As of 2005, the organization had an average of about forty members plus search and rescue dogs which they train themselves. The group, along with the Civil Protection Agency of Mexico, issues certificates and sponsors technical degrees in areas related to the field. An enlisted volunteer is trained in areas such as rescue strategies, managing collapsed structures and risk management. The main group is in Mexico City but there are branches in other parts of the country such as Poza Rica, Veracruz, Cancún and Chihuahua.

The group maintains ties with the International Rescue and Assistance League in France and the United Firemen without Frontiers in Spain. It also has associates in the United States, El Salvador, Bolivia, Peru, Germany and Indonesia. Within Mexico, the group coordinates with social organizations and government agencies such as the Secretary of the Navy, the Secretary of Defense and the Secretary of the Interior. However, their longest association is with the government of Mexico City, whose professional ambulance corps along with the Mexican Red Cross assisted with the initial training of rescue dogs.

==History==
The organization began when a group of youths decided to help with rescue efforts in the aftermath of the 1985 Mexico City earthquake They mostly assisted by searching collapsed buildings for victims, risking their own lives in the process. None of the initial volunteers had any training, experience or equipment, but now the Topos are a professional team which have aided in rescue efforts in Mexico and various countries.

The group was formally organized in February 1986, five months after the earthquake, in part because Mexico did not have any formal search and rescue training or services.

Since 1985, the Topos have assisted rescue and recovery efforts in over twenty-two countries. On volunteers' uniforms one can see written where they have been to help. One of the first was the 1986 San Salvador earthquake, only one year after the earthquake that was the impetus for the group's founding. Within Mexico, they have assisted after disasters in Manzanillo, Puebla and Oaxaca. They usually travel by commercial airliner, which limits equipment to thirty kilograms per person. Most of this equipment is simple, such as picks, drills and eyebolts.

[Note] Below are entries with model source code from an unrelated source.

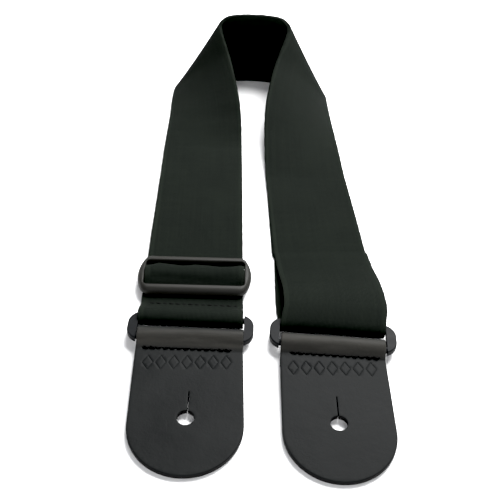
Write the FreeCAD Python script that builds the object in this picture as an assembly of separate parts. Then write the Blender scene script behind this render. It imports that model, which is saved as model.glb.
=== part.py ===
import FreeCAD, Part
import math
import os

# Guitar strap lying on a table: 50 mm webbing bent like a collar, a slider on the left leg,
# and a plastic ring with a leather end tab on each leg.
# Frame: +Z up, +Y from the tabs towards the back of the collar, +X to the right.
# The origin is the middle of the base on the table. All sizes are in millimetres.

V = FreeCAD.Vector

# ---- webbing ----
WEB_WIDTH = 50.0
LAYER = 1.3
STACK = 2.8
STEPS = 4

# ---- rings ----
RING_LENGTH = 60.6
RING_DEPTH = 18.4
RING_END = 4.7
RING_THICK = 3.3
RING_END_RADIUS = 7.2
RING_EDGE = 0.6
RING_BAR_RADIUS = 1.55
BAR_Z = 4.9
BAR_SPAN = 12.4
BAR_CAVITY = 2.3
PLAN_HEIGHT = 20.0

# ---- leather tabs ----
LEATHER = 2.6
FLAP_END = 11.0
TAB_PIVOT = 8.0
HOLE_RADIUS = 3.8
SLIT_LENGTH = 10.0
SLIT_WIDTH = 0.5

# ---- slider ----
SLIDER_LENGTH = 58.8
SLIDER_DEPTH = 27.0
SLIDER_THICK = 4.2
SLIDER_BASE = 3.3
SLIDER_BAR = 4.1
SLIDER_WINDOW = 51.6
SLIDER_BULGE = 3.9
SLIDER_CORNER = 4.5
SLIDER_WINDOW_CORNER = 2.2
SLIDER_UPPER_EDGE = 2.6
SLIDER_LOWER_EDGE = 0.9
SLIDER_INNER_EDGE = 0.6
CENTRE_BAR_WIDTH = 5.0
CENTRE_BAR_BASE = 3.6
CENTRE_BAR_THICK = 2.6
BAR_GAP = 0.2

# ---- thread ----
THREAD_RADIUS = 0.45
TAB_STITCH_PITCH = 3.27
TAB_STITCH_COUNT = 13
LOOP_STITCH_PITCH = 3.2
LOOP_STITCH_COUNT = 14

# ---- where things lie: x, y of the ring's lower bar and the turn about Z, in radians ----
LEFT_END = (-32.0, -98.5, 0.0)
RIGHT_END = (36.0, -100.2, -0.045)
SLIDER_PLACE = (-33.1, -54.4, 0.02)
# Each tab was cut and sewn a little differently: the width, the hole's distance from the bar and
# from the middle of the round end, the body's skew, the stitch row's distance from the bar and
# the slope of the fold.
LEFT_TAB = (50.2, 45.6, 3.0, 0.055, 6.7, math.radians(45.0))
RIGHT_TAB = (49.0, 43.6, 3.9, 0.068, 5.3, math.radians(52.0))

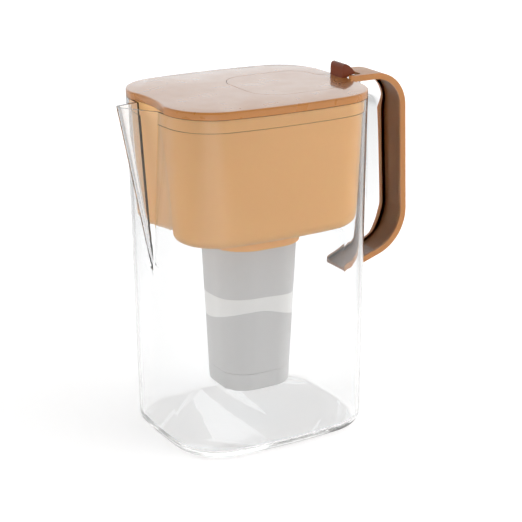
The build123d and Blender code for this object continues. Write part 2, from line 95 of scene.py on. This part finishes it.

Outside of Mexico, they have been to Taiwan, New York City, Iran, Venezuela, and Colombia.

However, they state that the most difficult work they have done so far was in Indonesia, after the 2004 tsunami. The brigade pays for most of its own expenses, which often has them arriving by whatever means is available. When they went to Indonesia, the heavily discounted plane tickets from Japan Airlines only took them as far as Singapore. Once there, the group did not have money for the ferry to Indonesia and had to leave much of its equipment behind. The workers themselves made it to Banda Aceh only because a Baptist minister overheard the group arguing over money and gave them the US$400 they needed to cross. They ate whatever they could, slept in tents distributed by the Chinese government and hitched rides to disaster sites on Indonesian police trucks. Most of the work done was to remove bodies from the mud and debris left behind by the tsunami.

The Topos' first venture into Europe to Abruzzo, Italy, after the earthquake there in April 2009.

The group participated in efforts after the 2010 Haiti earthquake. The first group of six left on 14 January for the country from Cancún. The initial group went to assess the situation with later groups, including the canine unit going later. The Topos rescued 15 people alive in the capital.

As of January 2010, no volunteer has died on duty.